Xenophon will never cease to be a popular figure, and most deservedly; for he added to the full education of an Athenian citizen in general intelligence, in politics, and in art, the special training given by the conversations of Socrates, and the tincture of occasional abstract thinking. But this was only a part of his education. He learned knowledge of the world and of war by travel and exciting campaigns, and completed his admirable and various training by a close intimacy with the best and most aristocratic Spartan life, together with that devotion to field-sports which is so far more gentlemanly and improving than training for athletics. In the whole range of Greek literature he appears the most cultivated of authors, in his external life he combines everything which we desire in the modern gentleman, though his superficiality of judgment and lesser gifts place him far below Thucydides, or even Polybius.


FOOTNOTES:

[92:1] Mr. Sayce will not admit even this, and indeed the habit of appropriating previous work, which Greek literary honesty seems to have allowed, must naturally offend an original inquirer like Mr. Sayce, whose ideas are so often pilfered without acknowledgment. But Greek historians seldom name their authority unless they are about to differ from it, and criticise or censure it. It is for this reason that I distrust the usual enumeration of Herodotus' travels (e.g. Busolt, G. G. ii. 90 sq.), which assumes that whatever lands he describes he must himself have seen. I feel sure that he borrowed a great deal, even a great many bare facts, from other books. But I call attention with pleasure to the suggestion of Holm (ii. 330), who shows that with the extended trade relations of Periclean Athens, information upon Pontus, Persia, and Egypt was of great practical value, and that the story of the ten talents reward given him by the Athenians may point to a real reward for his valuable reports, which were most important to their 'Foreign Office.' Hence the great and immediate popularity of his work. Holm feels as I do, that Herodotus has been underrated, in comparison with Thucydides (G. G. ii. 346).

[96:1] ii. 11, 12, 16-20.

[96:2] I call it the work of Aristotle, in spite of the many critical doubts expressed in England, for I cannot ignore the persistent citations of Plutarch and of many good Greek grammarians and antiquarians, who express no word of doubt, nor do the peculiarities of style seem to me to prove anything more than carelessness in revision, or perhaps the work of a pupil under the master's direction. Cf. § 53.

[98:1] Cicero specially mentions this as a grave defect in Greek democracies, and compares it with the Roman precaution of making the voting by tribes or centuries a formal act at a distinct time. Here is this important and little-known passage (pro Flacco, cap. vii.): 'Nullam enim illi nostri sapientissimi et sanctissimi viri vim concionis esse voluerunt; quae scisceret plebes, aut quae populus juberet, summota concione, distributis partibus, tributim et centuriatim descriptis ordinibus, classibus, aetatibus, auditis auctoribus, re multos dies promulgata et cognita, juberi vetarique voluerunt. Graecorum autem totae respublicae sedentis concionis temeritate administrantur.' The Roman safeguards were, however, quite insufficient, as the course of history proved. The Athenians also had some safeguards, especially in preparing resolutions for the assembly by a previous council; but these too were almost useless.

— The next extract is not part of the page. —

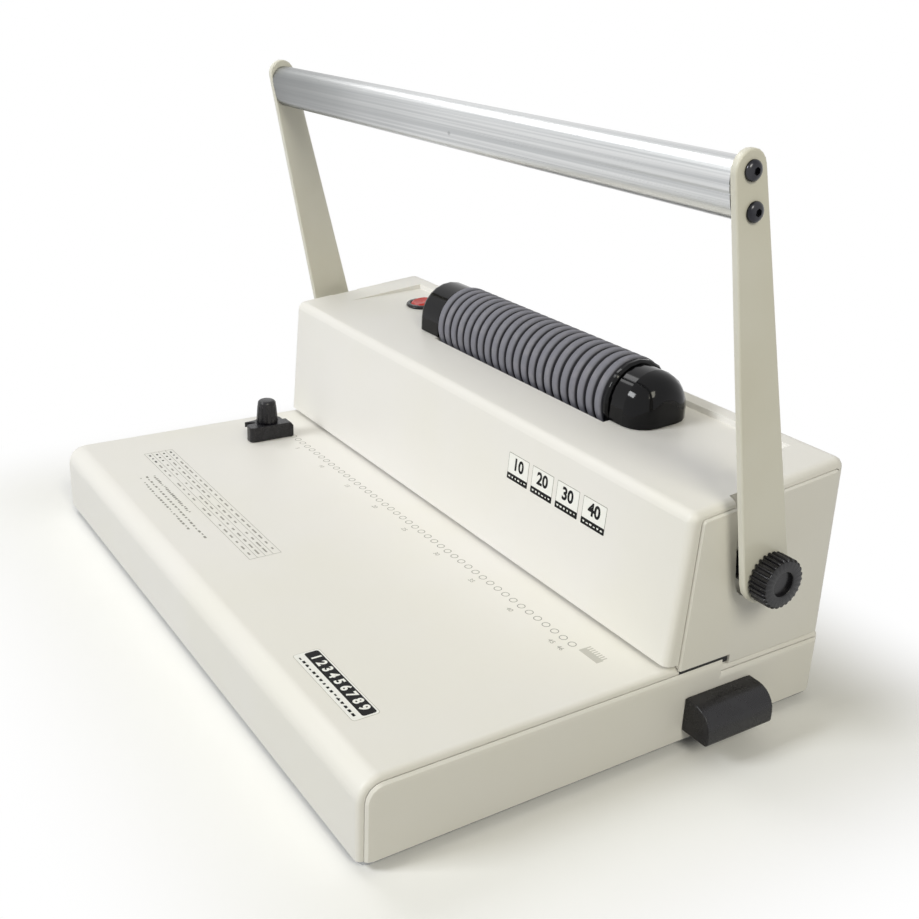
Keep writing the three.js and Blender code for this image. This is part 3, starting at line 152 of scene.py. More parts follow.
# %% A finish: one material and the nodes in it
class Finish(Tree):
    """A procedural material around one Principled shader."""

    def __init__(self, name, coat=0.0, specular=0.5):
        self.material = bpy.data.materials.new(name)
        self.material.use_nodes = True
        super().__init__(self.material.node_tree)
        self.shader = self.nodes["Principled BSDF"]
        self.shader.inputs["Coat Weight"].default_value = coat
        self.shader.inputs["Coat Roughness"].default_value = 0.06
        self.shader.inputs["Specular IOR Level"].default_value = specular
        self.place = self.node("ShaderNodeTexCoord", {}, {}, "Object")

    def scaled(self, x, y, z):
        """Object coordinates stretched along the axes, for grain that runs one way."""
        return self.node("ShaderNodeMapping", {}, {"Vector": self.place, "Scale": (x, y, z)})

    def noise(self, size_mm, detail, place=None):
        """Soft noise between 0 and 1 whose blobs are about size_mm wide."""
        return self.node("ShaderNodeTexNoise", {}, {
            "Vector": place or self.place, "Scale": 1.0 / (size_mm * MM), "Detail": detail})

    def distance_from(self, middle, keep):
        """Distance from a point, counted only along the axes that keep names with a 1."""
        centred = self.node("ShaderNodeVectorMath", {"operation": "SUBTRACT"},
                            {0: self.place, 1: middle})
        flat = self.node("ShaderNodeVectorMath", {"operation": "MULTIPLY"}, {0: centred, 1: keep})
        return self.node("ShaderNodeVectorMath", {"operation": "LENGTH"}, {0: flat}, "Value")

    def blend(self, factor, first, second):
        """A colour between two colours. A Math node would turn them grey."""
        made = self.nodes.new("ShaderNodeMix")
        made.data_type = "RGBA"
        self.put(made.inputs[0], factor)
        self.put(made.inputs[6], first)
        self.put(made.inputs[7], second)
        return Value(self, made.outputs[2])

    def bump(self, height, depth_mm, strength, under=None):
        settings = {"Height": height, "Distance": depth_mm * MM, "Strength": strength}
        if under is not None:
            settings["Normal"] = under
        return self.node("ShaderNodeBump", {}, settings)

    def done(self, color, roughness, normal, metallic=0.0):
        self.put(self.shader.inputs["Base Color"], color)
        self.put(self.shader.inputs["Roughness"], roughness)
        self.put(self.shader.inputs["Metallic"], metallic)
        self.put(self.shader.inputs["Normal"], normal)
        return self.material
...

[101:1] Cf. my Hist. Gk. Lit. ii. 1, chap. 5.

[103:1] Above, § 28.

[106:1] Some of the historians note naïvely enough, that the performance of Xenophon is very wonderful, seeing he had never learned the art of war, or commanded in any previous campaign. Wonderful indeed, but was it a real fact? Holm, who seems to me really awake to the common-sense difficulties which seldom strike learned men, feels this, but accounts for it (iii. 182) in a very surprising way. I may premise that Xenophon is perhaps his favourite authority, whom he defends against all attacks with great spirit. His answer to the question why Xenophon never again commanded an army, is this: He could have, but he would not, because he was exiled from his native city, and despised the career of a mercenary chief! In other words a very ambitious young man, who had deliberately chosen the profession of foreign adventure, when he had succeeded and shown his transcendent powers, stops short because he despises that profession. Is not this most improbable? Had Xenophon brought home with him a really first-rate reputation, he would not have been required to fight the battles of his native city as a mercenary leader: he would very soon have recovered himself in popularity, and have become a leading Athenian. It was not therefore because he could and would not, but because he would and could not, that he retired into obscurity. There is no reason to think he had excited any great or lasting odium at Athens. We hardly know for certain why he was banished.